Yesterday for the first time my boss gave me permission to work from home. This is cool because it lets me 1, spend almost 2 more hours of my life doing something other than driving (such as sleeping in!); 2, be near my spouse even while working; and 3, save gas money. We are rooting for lots more days like this.
I got to do this because I have a new conservation planning client whose ranch is located in a remote area of northeastern Santa Clara County, in between Mount Hamilton and Livermore... in other words, one of my neighbors. I had a field visit to his ranch and spent the remainder of the day working from home.

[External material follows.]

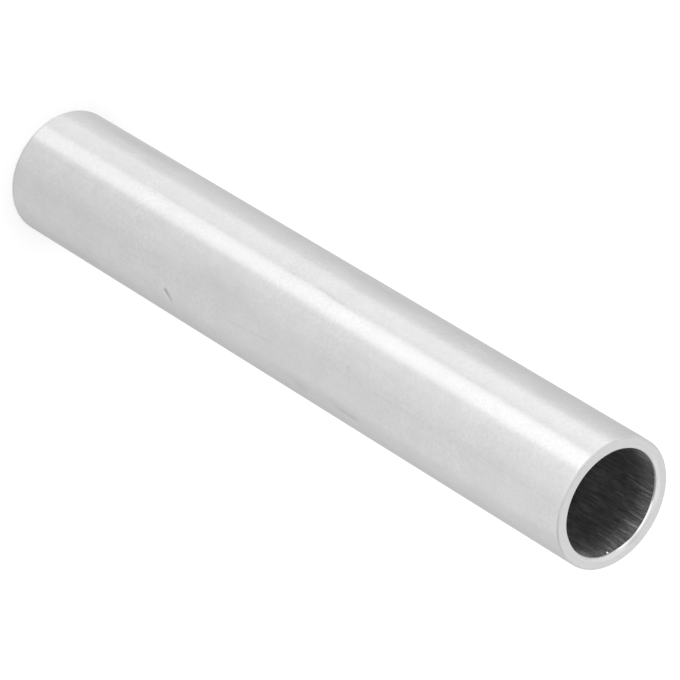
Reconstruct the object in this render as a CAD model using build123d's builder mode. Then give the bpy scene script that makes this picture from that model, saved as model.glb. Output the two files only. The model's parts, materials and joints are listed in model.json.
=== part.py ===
from build123d import *

import os

# Spacer sleeve: one straight length of drawn round aluminium tube, sawn square at both ends and
# deburred. A bolt or a rod passes through the bore, and the two flat ring faces carry the clamping
# load between the parts that the sleeve keeps apart.
#
# Frame: the sleeve stands on one end. The origin is on the axis, in the plane of the lower end
# face, and +Z runs along the bore to the upper end face. Sizes are in millimetres.

# Tube stock
OUTSIDE_DIAMETER = 16.0
WALL = 1.5

# Cut length, measured between the two end faces
LENGTH = 100.0

# Edge work, the same at both ends
MOUTH_CHAMFER = 0.4  # 45 degree countersink that clears the saw burr out of the bore
RIM_RADIUS = 0.3  # outer edge, rounded over by tumbling

outside_radius = OUTSIDE_DIAMETER / 2
bore_radius = outside_radius - WALL

with BuildPart() as sleeve:
    # The stock: a ring section carried along the axis
    with BuildSketch(Plane.XY) as ring_section:
        Circle(outside_radius)
        Circle(bore_radius, mode=Mode.SUBTRACT)
    extrude(amount=LENGTH)

    # The four circular edges, smallest radius first: two bore mouths, then two outer rims
    circles_by_radius = sleeve.edges().filter_by(GeomType.CIRCLE).group_by(SortBy.RADIUS)
    chamfer(circles_by_radius[0], MOUTH_CHAMFER)
    fillet(circles_by_radius[-1], RIM_RADIUS)

sleeve.part.label = "sleeve"

os.makedirs("parts", exist_ok=True)
export_step(sleeve.part, "parts/sleeve.step")
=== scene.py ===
import json
import math

import bpy
import numpy as np
from mathutils import Matrix, Vector


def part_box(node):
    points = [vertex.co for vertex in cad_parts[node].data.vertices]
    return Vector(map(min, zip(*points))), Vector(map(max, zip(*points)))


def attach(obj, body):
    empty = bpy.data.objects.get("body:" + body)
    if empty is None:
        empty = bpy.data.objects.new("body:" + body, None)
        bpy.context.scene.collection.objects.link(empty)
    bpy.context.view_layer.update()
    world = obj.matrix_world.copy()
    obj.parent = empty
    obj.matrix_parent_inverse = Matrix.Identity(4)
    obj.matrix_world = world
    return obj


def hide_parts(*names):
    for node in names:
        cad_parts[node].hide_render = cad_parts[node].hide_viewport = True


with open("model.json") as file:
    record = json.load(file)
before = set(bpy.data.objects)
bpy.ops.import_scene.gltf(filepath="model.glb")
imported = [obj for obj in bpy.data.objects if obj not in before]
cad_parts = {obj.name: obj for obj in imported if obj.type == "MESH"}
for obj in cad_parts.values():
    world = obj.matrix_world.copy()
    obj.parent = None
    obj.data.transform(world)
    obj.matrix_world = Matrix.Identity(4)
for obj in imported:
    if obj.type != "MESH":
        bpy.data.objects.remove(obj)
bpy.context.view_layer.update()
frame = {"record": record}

# ---------------------------------------------------------------------------------------------
# The sleeve: one cut of drawn round aluminium tube, standing on its sawn lower end.
# It is a single closed surface, a wall section carried once round the axis. Hand deburring left
# the mouth a little uneven, and handling left two small knocks on the outside.
# ---------------------------------------------------------------------------------------------

MM = 0.001
low_corner, high_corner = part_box("sleeve")
bore_mount = next(m for m in frame["record"]["mounts"] if m["name"] == "bore")
LENGTH = high_corner[2] - low_corner[2]
OUTER_RADIUS = (high_corner[0] - low_corner[0]) / 2
BORE_RADIUS = bore_mount["dims"]["r_mm"] * MM
CHAMFER = (LENGTH - bore_mount["dims"]["length_mm"] * MM) / 2
RIM_RADIUS = 0.3 * MM


def hump(distance):
    """A smooth hump, 1 at distance 0 and 0 from distance 1 on: (1 - d^2)^2."""
    return np.clip(1 - distance**2, 0, None) ** 2


def spaced(start, stop, step):
    """Values from start to stop, both kept, evenly spaced at about step."""
    return np.linspace(start, stop, max(2, round(abs(stop - start) / step) + 1))


def turn_between(turn, centre):
    """The angle from centre to turn, brought into the range -pi to pi."""
    return (turn - centre + math.pi) % (2 * math.pi) - math.pi


def hump_round(turn, centre, reach):
    """A hump round the axis: 1 at the turn centre, 0 from reach away on, both in degrees."""
    return hump(turn_between(turn, math.radians(centre)) / math.radians(reach))


# Knocks on the outside: short scrapes, each deepest near its lower end. Turn and slope are in
# degrees, the lengths in millimetres, and strength is how dark the painted shade in the scrape is.
KNOCKS = (
    # turn, height, length, width, depth, slope, bend, strength
    (50.3, 30.74, 2.15, 1.05, 0.05, 45.5, 0.10, 1.0),
    (18.6, 63.30, 1.1, 1.25, 0.01, 28, 0.0, 0.20),
)

# The burr that the deburring tool left behind, just inside the mouth
BURR_TURN = math.radians(131)
BURR_HEIGHT = LENGTH - 0.62 * MM
BURR_SIZE = 0.20 * MM
BURR_STAND = 0.16 * MM

# Angles round the axis, in steps of some degrees: closer over the burr and over the knocks,
# which are covered for a few degrees to each side for each millimetre of their length
TURN_STEP, BURR_TURN_STEP, KNOCK_TURN_STEP = 2, 0.25, 0.4
BURR_COVER, KNOCK_COVER = 2.5, 4
burr_turns = BURR_TURN + np.radians(spaced(-BURR_COVER, BURR_COVER, BURR_TURN_STEP))
knock_turns = [
    np.radians(turn + spaced(-KNOCK_COVER * length, KNOCK_COVER * length, KNOCK_TURN_STEP))
    for turn, _, length, *_ in KNOCKS
]
turns = np.concatenate((np.radians(np.arange(-180, 180, TURN_STEP)), burr_turns, *knock_turns))
turns = np.unique(turns.round(4))

# The wall section is rows of (radius, height, finish, part of the skin), up the outside, over the
# upper end, down the bore and under the lower end. A row's finish belongs to the band after it.
OUTSIDE, RIM, CUT, MOUTH, BORE = 0, 1, 2, 3, 4
WALL_SKIN, UPPER_SKIN, BORE_SKIN, LOWER_SKIN = 0, 1, 2, 3


def rows_of(radii, heights, finish, skin_part):
    """One run of section rows, the finish and the part of the skin the same for all of them."""
    return np.stack(np.broadcast_arrays(radii, heights, finish, skin_part), axis=-1)


def rounded_corner(before, corner, after, reach, count):
    """Points of a quadratic curve that takes the corner between two straight runs: it leaves the
    first run at reach before the corner and joins the second at reach after it."""
    start = corner + (before - corner) * reach / np.linalg.norm(before - corner)
    stop = corner + (after - corner) * reach / np.linalg.norm(after - corner)
    t = np.linspace(0, 1, count)[:, None]
    return (1 - t) ** 2 * start + 2 * t * (1 - t) * corner + t**2 * stop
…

The ranch visit was fine just fine, saw some hawks and ravens and a big strapping bobcat. Lovely, rugged country.
Towards the end of the field visit, while heading back across the ranch we got to talking about life in these mountains, and that sort of neighborly stuff. And then the conversation went like this.

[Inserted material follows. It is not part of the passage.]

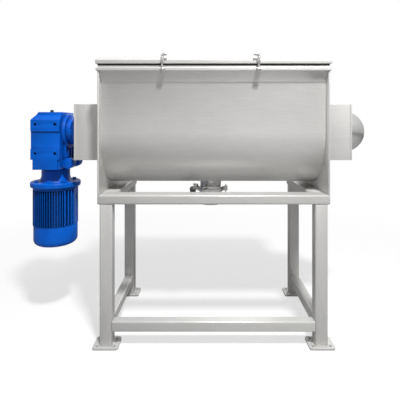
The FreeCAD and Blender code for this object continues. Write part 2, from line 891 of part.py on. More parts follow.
def make_band():
    """The two halves of the ferrule clamp, hinged on the left and bolted on the right."""
    inner = S.outlet_bore + S.outlet_wall + S.band_gap
    lip = S.ferrule_height / 2 + S.fit_gap
    half = S.band_height / 2
    groove = S.ferrule_radius + S.fit_gap
    root = inner + S.band_root
    section = [(inner, -half), (S.band_radius, -half), (S.band_radius, half), (inner, half),
               (inner, lip + S.ferrule_taper), (groove, lip), (groove, -lip),
               (inner, -lip - S.ferrule_taper)]
    low, high = joint_height - half, joint_height + half
    bolt_x = outlet_x + S.band_radius + S.lug_length / 2
    hinge_x = outlet_x - S.band_radius - S.band_eye - S.band_split
    split = S.band_split / 2
    bolt_hole = rod("+Y", S.band_bolt + S.running_gap, S.band_radius * 2,
                    bolt_x, -S.band_radius, joint_height)
    pin_hole = rod("+Z", S.band_bolt + S.running_gap, half * 2, hinge_x, 0, low)
    core = rod("+Z", groove, half * 2, outlet_x, 0, low)
    for name, row in (("front", -1), ("rear", 1)):
        def rows(depth):
            """The band's own side of the split, as far as a depth."""
            return (-depth, -split) if row < 0 else (split, depth)

        ring = common(turned("+Z", section, outlet_x, 0, joint_height),
                      block((outlet_x - S.band_radius, outlet_x + S.band_radius),
                            rows(S.band_radius), (low, high)))
        lug = block((outlet_x + root, outlet_x + S.band_radius + S.lug_length), rows(S.lug_depth),
                    (low, high))
        eye_low = low if row < 0 else joint_height + S.side_gap
        eye_high = joint_height - S.side_gap if row < 0 else high
        ear = block((hinge_x, outlet_x - root), rows(S.band_eye), (eye_low, eye_high))
        eye = rod("+Z", S.band_eye, eye_high - eye_low, hinge_x, 0, eye_low)
        node(f"band_{name}", cut(fuse(ring, cut(fuse(lug, ear, eye), core)), bolt_hole, pin_hole))

    knob = rod("+Z", S.knob_radius, S.knob_height, hinge_x, 0, high)
    pin = rod("+Z", S.band_bolt, half * 2, hinge_x, 0, low)
    head = hexagon("+Y", S.band_head, S.band_head_height, bolt_x, S.lug_depth, joint_height)
    shank = rod("-Y", S.band_bolt, S.lug_depth * 2 + S.wing_hub + S.bolt_overhang,
                bolt_x, S.lug_depth, joint_height)
    node("band_fasteners", group(fuse(pin, knob), fuse(head, shank)))
    nut_y = -S.lug_depth
    hub = rod("-Y", S.wing_hub_radius, S.wing_hub, bolt_x, nut_y, joint_height)
    wings = block((bolt_x - S.wing_thickness / 2, bolt_x + S.wing_thickness / 2),
                  (nut_y - S.wing_start - S.wing_width, nut_y - S.wing_start),
                  (joint_height - S.wing_span, joint_height + S.wing_span))
    bore = rod("-Y", S.band_bolt + S.running_gap, S.wing_start + S.wing_width, bolt_x, nut_y,
               joint_height)
    node("wing_nut", cut(fuse(hub, wings), bore))


def tilt_lever(piece):
    """Carry a piece made along -Y from the stem to its place on the tilted lever."""
    piece.Placement = FreeCAD.Placement(V(0, 0, 0), FreeCAD.Rotation(V(1, 0, 0), -1))
    tie(piece, "Placement.Rotation.Angle", -S.lever_tilt)
    return place(piece, outlet_x - S.stem_reach, 0, stem_height)


def make_lever():
    """Flat lever on the valve stem and the grip on its end."""
    body = new_body()
    bore = ("circle", S.stem_radius + S.running_gap, 0, 0)
    pad(body, draw(body, "YZ_Plane", ("circle", S.lever_hub, 0, 0), bore), S.lever_thickness)
    half_width = S.lever_width / 2
    near = S.lever_hub - S.weld_lap
    far = S.lever_length - S.grip_length / 2
    bar = draw(body, "YZ_Plane", box_path((far - near) / 2, half_width, x=-(far + near) / 2))
    pad(body, bar, S.lever_thickness / 2)
    node("valve_lever", tilt_lever(body))

    middle = S.lever_thickness / 4
    start = S.lever_length - S.grip_length
    neck = S.grip_radius - S.grip_taper
    grip = turned("-Y", [(0, 0), (neck, 0), (S.grip_radius, S.grip_start),
                         (S.grip_radius, S.grip_length - S.grip_end), (neck, S.grip_length),
                         (0, S.grip_length)], middle, -start, 0)
    slot = block((0, S.lever_thickness / 2), (-far, -start), (-half_width, half_width))
    node("valve_grip", tilt_lever(cut(grip, slot)))


# ---------------------------------------------------------------- bearing boxes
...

Ranch guy: Isn't your husband a minister?
Me: Oh, well, not actually. He does have a religious studies degree, but he isn't a minister.
Ranch guy: Oh, ok. Because I heard that he was a minister. Aren't you guys doing some kind of religious thing at your place? I heard you were going to start a church or something.
Me: ***
Me: [recovering)] Um, well, you know, we just got started out here. Heh, you know, we don't really know what we're doing yet.

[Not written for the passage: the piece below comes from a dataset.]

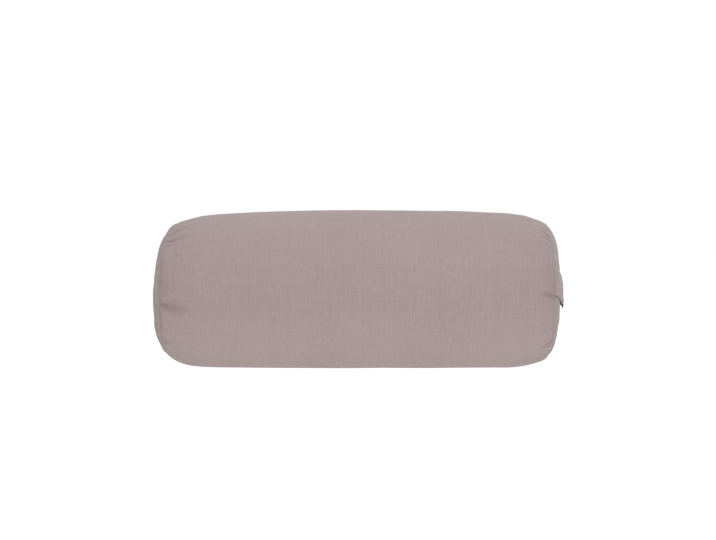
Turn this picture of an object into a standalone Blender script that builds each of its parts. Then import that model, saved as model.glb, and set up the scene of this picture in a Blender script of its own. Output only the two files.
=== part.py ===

Ranch guy: Oh, yeah, I know what you mean.
Me: So who did you hear that from? David? [my next door neighbor]
Ranch guy: No, [So-and-so] told me that.
The interesting part about this is that So-and-so is a person up here that we've never even heard of.
So it seems that my work life is getting braced to pry me out of my broom closet. I always knew that my private life here was on a collision course with my public service career, but I guess I thought that I could hang on to my cover for a while longer.
I wasn't ready to come 'out' as a witch in my workplace. It's not so much that I'm worried about my boss or coworkers giving me trouble. The main reason is that I serve the farming and ranching community, and it is hard enough to overcome people's inclination to distrust the government, without me displaying myself as a weirdo leftist hippie satan worshipper. It isn't that the ranchers are all rabid conservative Christians or anything; this is the Bay Area after all. It's just that in order to get anywhere in my line of work I need to cultivate their sense that I remotely understand their needs, perceptions, and way of life. Plus, as a term worker I still do not have true job security so I wasn't ready to come out to my coworkers either.
And I haven't really been outed yet. But I can see the smoke on the horizon, if you know what I mean. Because you see, what this demonstrates is that people up here talk. A lot. And if the bit that gets reported back to me from random strangers in the area is that we're starting a religious center on our property, then I know there was a lot more said that he didn't mention just to be polite. They might still be assuming it's "some kind of church", but that isn't going to last all that long. Plus there have been hints that some people in my office are catching on, too. It has been noticed that I never work on Mayday or Halloween.
It's not necessarily a catastrophe. The ranchers I have worked with usually seem to understand the notion of keeping your nose out of other people's business, and if I'm asked about it and I say "It's just a private thing" it will probably not come up again. But that doesn't mean it won't affect them.
And the other thing is that it means I have to come out to my boss, soon. I have to do that because I can't have him finding out from somebody at the next Cattlemen's dinner that that employee of his has a weird secret life that's being talked about all over the neighborhood. Especially a secret life involving a side career in some kind of wacko religious compound. You just don't want your boss to be the last one to hear about something like that. And because if the information makes it to his ear, it will have been passed through the rumor mill first and God only knows what it will sound like when he hears about it. Plus if he already knows the truth then he will be prepared and can say something smooth and diplomatic instead of "She's into what?"
So now I have to think up a way to break the news to my boss without making the whole thing seem even more weird and awkward than it really is. "Say, Terry, I thought I should mention that I practice witchcraft. Oh, and um, thought you might want to know that for the last two years while I've been working for you I've secretly been building a pagan cult center on my property... Oh, no, nothing big, just a stone henge. Just a little hobby of mine... Why didn't I tell you before? Oh, I don't know, it must have slipped my mind."
I am an instinctively private person. I don't keep an awful lot of secrets, but when I've chosen to set a boundary about a particular aspect of my life, I'm very clear about who belongs on which side of the boundary. And it REALLY disturbs me to have my secrets involuntarily exposed. I think it's the Scorpio part of me, I hate not being in control of who knows what about me. I hate having my privacy boundaries forced open. It makes me feel like I'm under attack. It also makes me instinctively feel compelled to lie in order to protect the secret, and I don't like that either.